In Re Grinnell

170 B.R. 495 (1994)

In re David L. GRINNELL, Debtor.

Bankruptcy No. 94-10905.

United States Bankruptcy Court, D. Rhode Island.

August 1, 1994.

Peter K. Rosedale, Providence, RI, for debtor.

Matthew J. McGowan, Salter, McGowan, Swartz & Holden, Providence, RI, for R.I. Hosp. Trust Nat. Bank.

Jason D. Monzack, Chapter 7 Trustee, Kirshenbaum & Kirshenbaum, Cranston, RI.

Office of the U.S. Trustee, Sheryl Serreze, Providence, RI.

ORDER GRANTING RECONSIDERATION AND VACATING MAY 23, 1994 ORDER

ARTHUR N. VOTOLATO, Bankruptcy Judge.

Before the Court is the motion of Rhode Island Hospital Trust National Bank for reconsideration of our May 23, 1994 Order, wherein we approved a reaffirmation agreement between the Debtor and the Bank, but in a lesser amount than provided in the agreement. Upon consideration of the pleadings and the authorities relied upon therein, as well as a more careful review of the statute in question, 11 U.S.C. § 524(c), the motion for reconsideration is granted.

Basically, we agree with the Bank's contention that the 1984 amendments relieved bankruptcy courts of the responsibility of ruling on reaffirmation agreements, and that Congress shifted the duty to debtor's counsel to determine whether the agreement "represents a fully informed and voluntary agreement by the debtor; and does not impose an undue hardship on the debtor or a dependent of the debtor." 11 U.S.C. § 524(c)(3)(A) and (B).

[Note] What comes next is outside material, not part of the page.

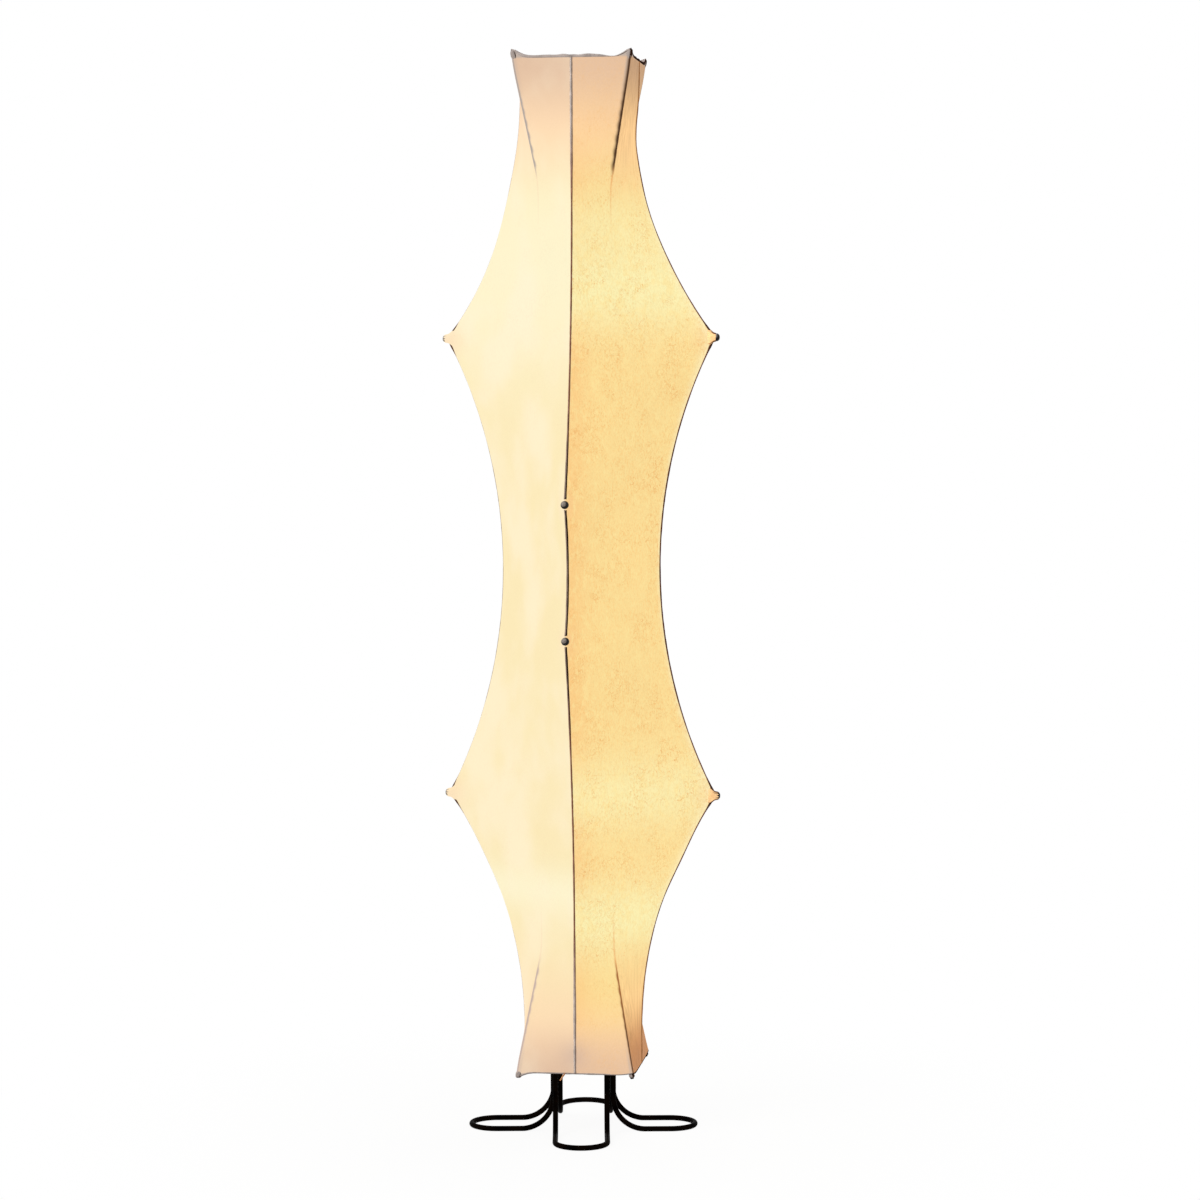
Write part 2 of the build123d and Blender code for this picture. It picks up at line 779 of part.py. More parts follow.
# Inlet for the mains cord, in the column's lower end
with BuildPart() as gland:
    with BuildSketch(Plane.XY.offset(column_bottom - gland_flange_height)):
        Circle(gland_flange_radius)
    extrude(amount=gland_flange_height)
    with BuildSketch(Plane.XY.offset(column_bottom)):
        Circle(column_radius - column_wall - fit_gap)
    extrude(amount=gland_neck_length)
    with BuildSketch(Plane.XY.offset(column_bottom - gland_flange_height)):
        Circle(gland_bore_radius)
    extrude(amount=gland_flange_height + gland_neck_length, mode=Mode.SUBTRACT)
keep(gland.part, "cable_gland")
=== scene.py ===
# %% [markdown]
# # A silk floor lamp
# The lamp is a tall sleeve of silk, held square at its two ends and pushed out to points by
# cross rods. The rods, hubs, column and feet come ready made as solids, so this lesson loads them
# as a fixed frame, gives them their finishes, and builds over them what only cloth can be: the
# silk, its piped seams, its hems, the small corner pockets and the gathers at the rod ends.

# %% The frame
import json
from math import cos, pi, radians, sin, sqrt

import bmesh
import bpy
import numpy as np
from mathutils import Matrix, Vector


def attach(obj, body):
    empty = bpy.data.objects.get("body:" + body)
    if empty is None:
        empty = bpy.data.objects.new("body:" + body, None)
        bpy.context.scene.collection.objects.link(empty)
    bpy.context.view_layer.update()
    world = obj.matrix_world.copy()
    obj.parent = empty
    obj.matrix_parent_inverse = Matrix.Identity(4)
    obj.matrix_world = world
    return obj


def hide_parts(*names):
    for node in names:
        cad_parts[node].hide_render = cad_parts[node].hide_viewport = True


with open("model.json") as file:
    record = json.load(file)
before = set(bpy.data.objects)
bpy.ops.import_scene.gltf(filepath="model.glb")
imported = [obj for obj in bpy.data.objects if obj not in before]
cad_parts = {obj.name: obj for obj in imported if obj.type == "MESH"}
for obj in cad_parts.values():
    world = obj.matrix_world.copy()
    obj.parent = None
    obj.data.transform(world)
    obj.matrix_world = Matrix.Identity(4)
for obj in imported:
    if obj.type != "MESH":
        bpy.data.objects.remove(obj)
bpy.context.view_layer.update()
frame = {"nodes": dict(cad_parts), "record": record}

# %% [markdown]
# ## The camera
# By its perspective, the photograph was taken from almost 5 m away with a long lens, a little
# above the middle of the lamp. A camera in Blender looks along its own -Z, so it is stood upright
# first (a quarter turn about X), then pitched down, and turned about Z to face the column.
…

The relevant portions of the statute provide that:

(c) An agreement between a holder of a claim and the debtor, the consideration for which, in whole or in part, is based on a debt that is dischargeable in a case under this title is enforceable only to any extent enforceable under applicable nonbankruptcy law, whether or not discharge of such debt is waived, only if —
. . . . .
*496 (3) such agreement has been filed with the court and, if applicable, accompanied by a declaration or an affidavit of the attorney that represented the debtor during the course of negotiating an agreement under this subsection. . . .

11 U.S.C. § 524(c)(3).

Thus, all that is presently required is that the parties file the agreement with the Court. This procedure, which differs from our previous practice in that the Court formerly scrutinized every reaffirmation agreement, will be implemented forthwith.[1]

Accordingly, the Bank's motion for reconsideration is GRANTED, our Decision and Order of May 23, 1994 is VACATED, and the reaffirmation agreement between the parties is deemed FILED.

Enter Judgment consistent with this opinion.

NOTES

[1] In the case of pro se debtors, however, the Court remains obligated to rule on the merits of the agreement. See 11 U.S.C. § 524(c)(6)(A).